I was very keen to come today, or yesterday and today, to receive briefings on the impact of the two cyclones, to talk about how Australia can provide more assistance to the people and Government of Vanuatu as one of your closest partners. And that’s why I was proud today to announce with Foreign Minister Napat that Australia will be providing an additional (655) million vatu, or eight million Australian dollars in further assistance to support your cyclone recovery.
This is in addition to the four and a half million dollars we immediately dispersed through the non-government organisations, including some behind us, to get assistance out as soon as possible. We were privileged to send over HMAS Canberra, the largest vessel in the Australian navy, as soon as possible with helicopters, with personnel to support the recovery effort including rebuilding schools, including Pango Village, so that kids could get back to school as soon as possible.
That is assistance that we are privileged to provide as hopefully your partner of choice. And so my visit today is about meeting again with your leaders to understand what we can do to assist more. And hear their views of Australia and how we can support them and very importantly to come out to Pango Village to meet your chiefs and your community leaders and meet some of your delightful school children to hear more about what we can do as a close friend and partner of Vanuatu. So thank you, and very happy to answer any questions. Does anyone have any questions?
There’s a microphone right behind.
Thank you for coming today, Minister. [indistinct] at school today what is your opinion on the response [indistinct]?
I was very keen to come today, or yesterday and today to receive briefings on the impact of the two cyclones, to talk about how Australia can provide more assistance to the people and government of Vanuatu as one of your closest partners. And that’s why I was proud today to announce with Foreign Minister Napat that Australia will be providing an additional 627 million vatu, or eight million Australian dollars in further assistance to support your cyclone recovery.
Well, I’ve been inspired by the response clearly led by the community. And I think that’s so critical. Response to natural disasters is something that is incredibly fraught and to have it led by the community, to have the chiefs lead it, to have the disability council lead it, to have it led by strong women as well, is incredibly important. One of the facts that stays with me is that after a natural disaster women and girls, particularly girls, are four times more likely to be pulled out of school and to never return. So, to have a community-led disaster response, to have the school only closed for two weeks and to have the 300 students under your brilliant principal come back to school is a wonderful lesson that I think is really inspiring.
Thank you. To the additional aid from the Australian Government [indistinct].
Yeah, that’s an excellent question. So, we’re proud to be aligned as a development partner of Vanuatu, and our assistance obviously goes much broader than the $8 million dollars that I announced today. We provided 25 million dollars in budget support only a couple of months ago. And that money, for example, is going to things like help rebuild roads, providing support for Vanuatu exports out of the PACER Plus so that more of your farmers, for example, can sell their goods to Australia [indistinct]. So that’s the sort of assistance we’re providing, and that’s on top of our normal bilateral development assistance.

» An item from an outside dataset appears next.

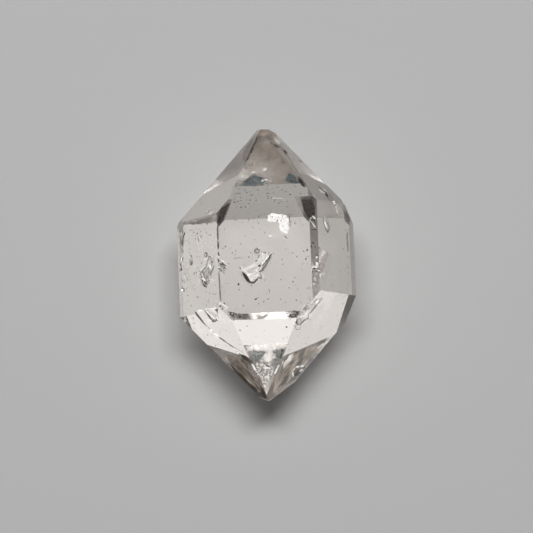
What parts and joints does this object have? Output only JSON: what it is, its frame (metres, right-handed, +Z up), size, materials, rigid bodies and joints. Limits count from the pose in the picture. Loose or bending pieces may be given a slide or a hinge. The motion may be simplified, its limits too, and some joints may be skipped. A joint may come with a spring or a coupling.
{
  "type": "herkimer diamond, a doubly terminated quartz crystal",
  "caption": "Water-clear quartz crystal with six prism faces and a six-sided pyramid at both ends, lying on one of its prism faces.",
  "frame": {"origin": "middle of the crystal's box in X and Y, at the height of the prism face it lies on", "axes": "+Y along the crystal's long axis towards its head, +Z up through the prism face opposite the one it lies on, +X across"},
  "size_m": [0.0098, 0.015, 0.0077],
  "materials": {
    "clear_quartz": "clear, glossy natural faces with fine growth lines"
  },
  "bodies": {
    "root": {"crystal": "clear_quartz"}
  },
  "joints": []
}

The other thing that I think is a great symbol of our relationship is that there are 36,000 Pacific islanders working in Australia under our labour mobility scheme; ten and a half thousand of them are [indistinct]. So Vanuatu sends more workers than any other country in the Pacific, and on average those workers send back 15,000 Australian dollars a year while they help fill our labour shortages and get skills to come back and set up businesses in Vanuatu.
So our relationship is very broad, and it’s going from strength to strength. And one of the things I’m here to do is talk with your leaders but also your community leaders about what more we can do.

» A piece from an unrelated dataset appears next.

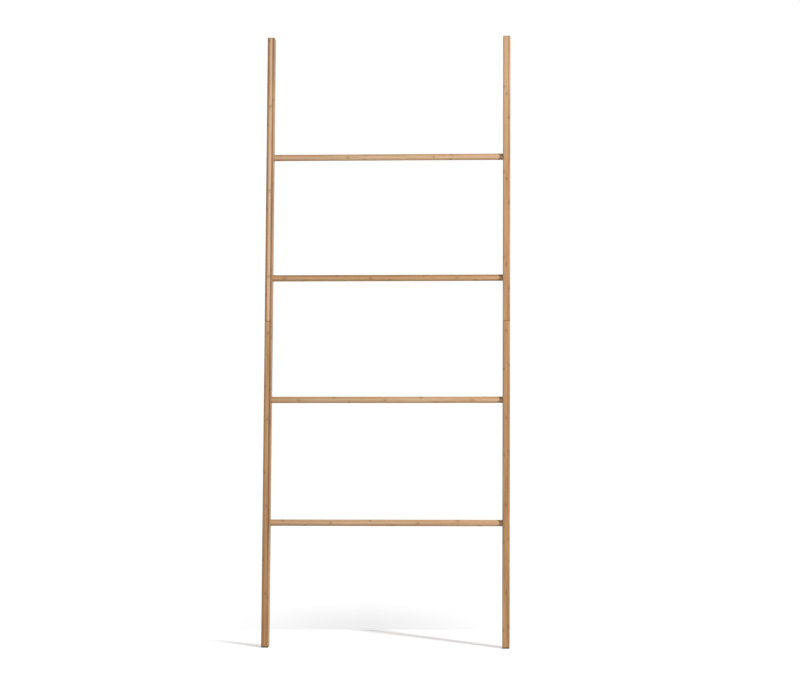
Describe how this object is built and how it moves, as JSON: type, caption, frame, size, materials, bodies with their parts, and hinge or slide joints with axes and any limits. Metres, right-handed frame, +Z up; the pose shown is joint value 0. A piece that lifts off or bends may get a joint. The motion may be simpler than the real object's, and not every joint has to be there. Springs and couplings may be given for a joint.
{
  "type": "blanket ladder",
  "caption": "Leaning bamboo blanket ladder: round rungs screwed between jointed rails, with feet cut level on rubber pads and small felt pads where its tops rest on a wall.",
  "frame": {"origin": "on the floor, in the middle of the footprint: half way between the rails, and half way between the front of the feet and the wall", "axes": "+X to the right of someone facing the ladder, +Y towards the wall that it leans on, +Z up"},
  "size_m": [0.61, 0.2916, 1.5036],
  "materials": {
    "upper_rail_bamboo": "pale laminated bamboo, clear satin coat",
    "lower_rail_bamboo": "laminated bamboo, a shade darker, clear satin coat",
    "rung_bamboo": "turned bamboo, clear satin coat",
    "steel": "zinc-plated steel",
    "brass": "plain turned brass",
    "foot_rubber": "matt black rubber",
    "wall_felt": "brown-grey pressed felt"
  },
  "bodies": {
    "root": {"left_rail_lower": "lower_rail_bamboo", "left_rail_upper": "upper_rail_bamboo", "left_rail_stud": "steel", "left_rail_insert": "brass", "left_foot_pad": "foot_rubber", "left_wall_pad": "wall_felt", "right_rail_lower": "lower_rail_bamboo", "right_rail_upper": "upper_rail_bamboo", "right_rail_stud": "steel", "right_rail_insert": "brass", "right_foot_pad": "foot_rubber", "right_wall_pad": "wall_felt", "rung_1": "rung_bamboo", "rung_1_screw_left": "steel", "rung_1_insert_left": "brass", "rung_1_screw_right": "steel", "rung_1_insert_right": "brass", "rung_2": "rung_bamboo", "rung_2_screw_left": "steel", "rung_2_insert_left": "brass", "rung_2_screw_right": "steel", "rung_2_insert_right": "brass", "rung_3": "rung_bamboo", "rung_3_screw_left": "steel", "rung_3_insert_left": "brass", "rung_3_screw_right": "steel", "rung_3_insert_right": "brass", "rung_4": "rung_bamboo", "rung_4_screw_left": "steel", "rung_4_insert_left": "brass", "rung_4_screw_right": "steel", "rung_4_insert_right": "brass"}
  },
  "joints": []
}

Thank you. [indistinct] partnership with the country [indistinct] how can bilateral relations be broadened [indistinct]?
How can we what, sorry?
Well, I think the relationship is very broad at the moment, and I think that we have great opportunities. I think we were proud to co-sponsor Vanuatu’s International Court of Justice climate change question. So, climate change is an area where we can broaden our relationship by working together. We’re obviously leading a bid for Australia in conjunction with the Pacific to host the UN Climate Conference, and I think that is critical. Vanuatu unfortunately is a country most impacted by natural disasters as the two cyclones in 48 hours demonstrated.
And with climate change there is a desperate need for a certain and ambitious action on climate change. And Vanuatu’s leadership on that [indistinct] has been phenomenal. Vanuatu’s stand in the global community has never been higher than it is right now because of your passionate advocacy on climate change, and Australia with a new Australian Government is very committed to taking action on climate change, and we’ll be working hand in hand to really encourage the rest of the world to take action. So, I think that’s an area where we can broaden our support.

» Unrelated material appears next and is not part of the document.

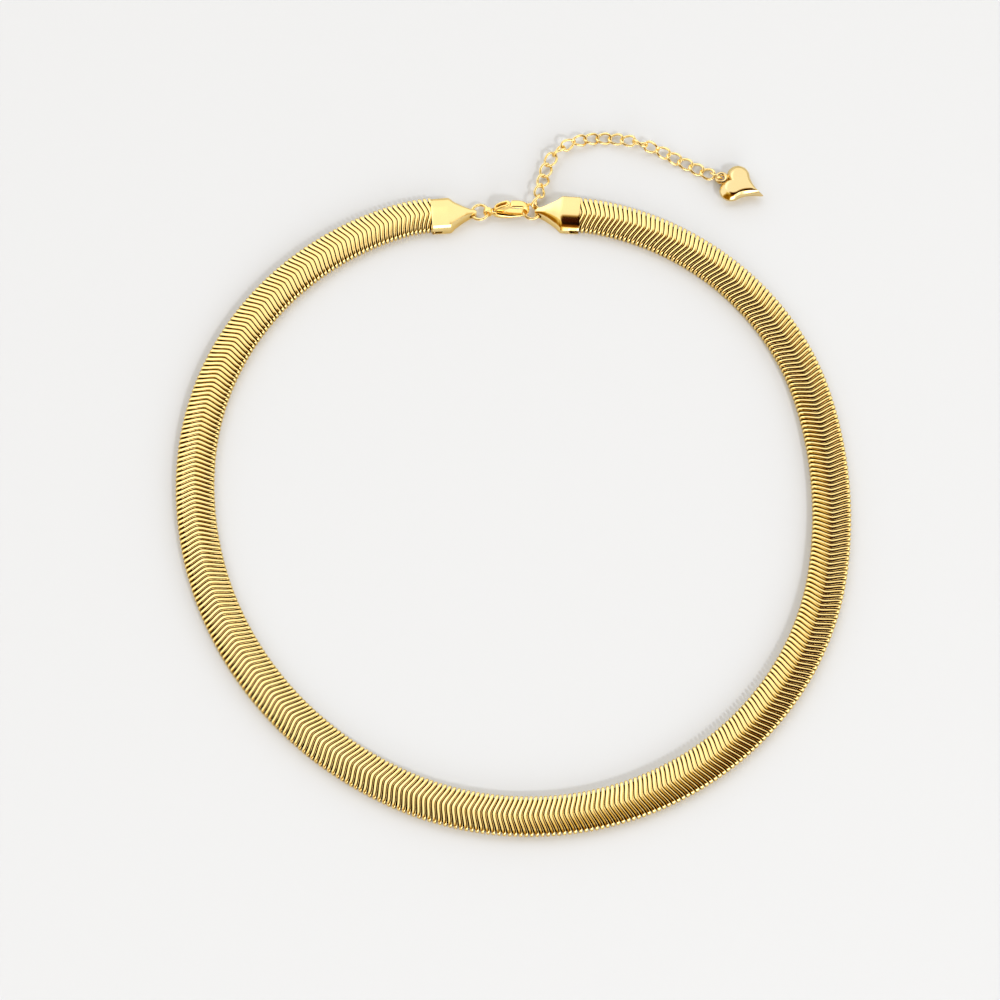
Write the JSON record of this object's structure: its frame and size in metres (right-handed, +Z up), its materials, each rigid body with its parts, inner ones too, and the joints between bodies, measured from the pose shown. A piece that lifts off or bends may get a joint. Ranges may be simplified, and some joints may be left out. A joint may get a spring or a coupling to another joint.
{
  "type": "herringbone chain necklace",
  "caption": "Flat woven herringbone chain in a closed loop, with folded end caps, a lobster clasp and a curb-link extender that ends in a puffed heart drop.",
  "frame": {"origin": "middle of the closed loop, on the surface that the necklace lies on", "axes": "+X to the side of the extender, +Y from the loop's middle to the clasp, +Z up from the surface"},
  "size_m": [0.1349, 0.1516, 0.0041],
  "materials": {
    "woven_gold": "polished",
    "cap_gold": "satin",
    "fitting_gold": "polished",
    "drop_gold": "polished"
  },
  "bodies": {
    "necklace": {"band": "woven_gold", "end_cap_left": "cap_gold", "end_cap_right": "cap_gold", "jump_ring_left": "fitting_gold", "jump_ring_right": "fitting_gold", "clasp_body": "fitting_gold", "extender_link_01": "fitting_gold", "extender_link_02": "fitting_gold", "extender_link_03": "fitting_gold", "extender_link_04": "fitting_gold", "extender_link_05": "fitting_gold", "extender_link_06": "fitting_gold", "extender_link_07": "fitting_gold", "extender_link_08": "fitting_gold", "extender_link_09": "fitting_gold", "extender_link_10": "fitting_gold", "extender_link_11": "fitting_gold", "extender_link_12": "fitting_gold", "extender_link_13": "fitting_gold", "extender_link_14": "fitting_gold", "extender_link_15": "fitting_gold", "extender_link_16": "fitting_gold", "extender_link_17": "fitting_gold", "extender_link_18": "fitting_gold", "extender_link_19": "fitting_gold", "heart_ring": "fitting_gold", "heart_drop": "drop_gold"},
    "lever": {"clasp_lever": "fitting_gold"}
  },
  "joints": [
    {"name": "lever_hinge", "type": "hinge", "parent": "necklace", "child": "lever", "pos_m": [-0.00211, 0.06437, 0.00137], "axis": [0, 0.9703, -0.2419], "range_deg": [0, 18], "stiffness_Nm_per_rad": 0.00002, "springref_deg": -17.19}
  ]
}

Prime Minister [Indistinct] Prime Minister.
Yes, thank you. So I met with Prime Minister Kalsakau this morning. That’s my fourth meeting with Prime Minister Kalsakau in five months. And we had a great, wide-ranging discussion. It included obviously cyclone recovery. It included our security arrangements and how can we work together for a peaceful, safe and prosperous Pacific. It included discussions around how we can support further work around visa processing.
Through strong advocacy from the Vanuatu Government, including Prime Minister Kalsakau raising it directly with Prime Minister Albanese, we were able to announce the establishment of a visa processing office in Port Vila, and I was pleased to inform Prime Minister Kalsakau that a senior Home Affairs official will be setting up that office in July. That is a direct result of the advocacy of the Vanuatu Government, particularly Prime Minister Kalsakau talking directly with our Prime Minister and its early fruits from the bilateral security agreement that was signed in December last year.
Anyway, I think we’ll leave it there. Thank you so much, everyone, for coming, and thank you for the excellent questions from the media.